The "Monk of Saint Gall" (Latin: Monachus Sangallensis; the name is not contemporary, being given by modern scholars), the ninth-century writer of a volume of didactic eulogistic anecdotes regarding the Emperor Charlemagne, is now commonly believed to be Notker the Stammerer. This Monk is known from his work to have been a native German-speaker, deriving from the Thurgau, only a few miles from the Abbey of Saint Gall; the region is also close to where Notker is believed to have derived from. The Monk himself relates that he was raised by Adalbert, a former soldier who had fought against the Saxons, the Avars ("Huns" in his text) and the Slavs under the command of Kerold, brother of Hildegard, Charlemagne's second wife; he was also a friend of Adalbert's son, Werinbert, another monk at Saint Gall, who died as the book was in progress.[1] His teacher was Grimald of Reichenau, the Abbot of Saint Gall from 841 to 872, who was, the Monk claims, himself a pupil of Alcuin.

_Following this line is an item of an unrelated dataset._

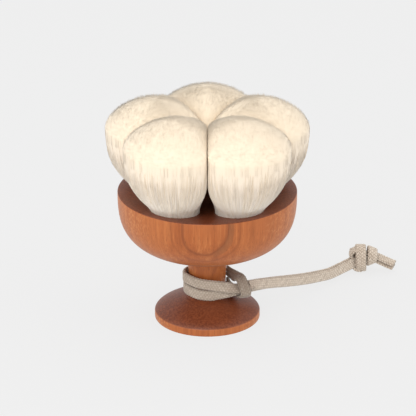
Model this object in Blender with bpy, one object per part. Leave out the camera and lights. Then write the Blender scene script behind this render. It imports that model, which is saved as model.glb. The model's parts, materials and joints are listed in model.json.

The Monk's untitled work, referred to by modern scholars as De Carolo Magno ("Concerning Charles the Great") or Gesta Caroli Magni ("The Deeds of Charles the Great"), is not a biography but consists instead of two books of anecdotes relating chiefly to the Emperor Charlemagne and his family, whose virtues are insistently invoked. It was written for Charles the Fat, great-grandson of Charlemagne, who visited Saint Gall in 883.[2] It has been scorned by traditional historians, who refer to the Monk as one who "took pleasure in amusing anecdotes and witty tales, but who was ill-informed about the true march of historical events", and describe the work itself as a "mass of legend, saga, invention and reckless blundering": historical figures are claimed as living when in fact dead; claims are attributed to false sources (in one instance,[3] the Monk claims that "to this King Pepin [the Short] the learned Bede has devoted almost an entire book of his Ecclesiastical History"; no such account exists in Bede's history - unsurprisingly, given that Bede died in 735 during the reign of Charlemagne's grandfather Charles Martel); and Saint Gall is frequently referenced as a location in anecdotes,[4] regardless of historical verisimilitude (Pepin the Hunchback, for example, is supposed to have been sent to Saint Gall as punishment for his rebellion, and – in a trope owed to Livy's tale of Tarquin and the poppies – earns a promotion to rich Prüm Abbey after advising Charlemagne through a implicit parable of hoeing thistles to execute another group of rebels). The Monk also mocks and criticizes bishops and the prideful, high-born incompetent, showy in dress and fastidious and lazy in habits, whilst lauding the wise and skillful government of the Emperor with nods to the deserving poor. Several of the Monk's tales, such as that of the nine rings of the Avar stronghold, have been used in modern biographies of Charlemagne.
The Monk of Saint Gall is commonly believed to be Notker the Stammerer: Louis Halphen[5] has delineated the points of similarity between the two: the Monk claims to be old, toothless and stammerering; and both share similar interests in church music, write with similar idioms, and are fond of quoting Virgil.[6] The text is dated to the 880s from mentions in it of Carloman (died 880), half-brother of Charles the Fat, the "circumscribed lands" of Carloman's son Arnulf, who succeeded as King of the Germans in 887, and the destruction of Prüm Abbey, which occurred in 882.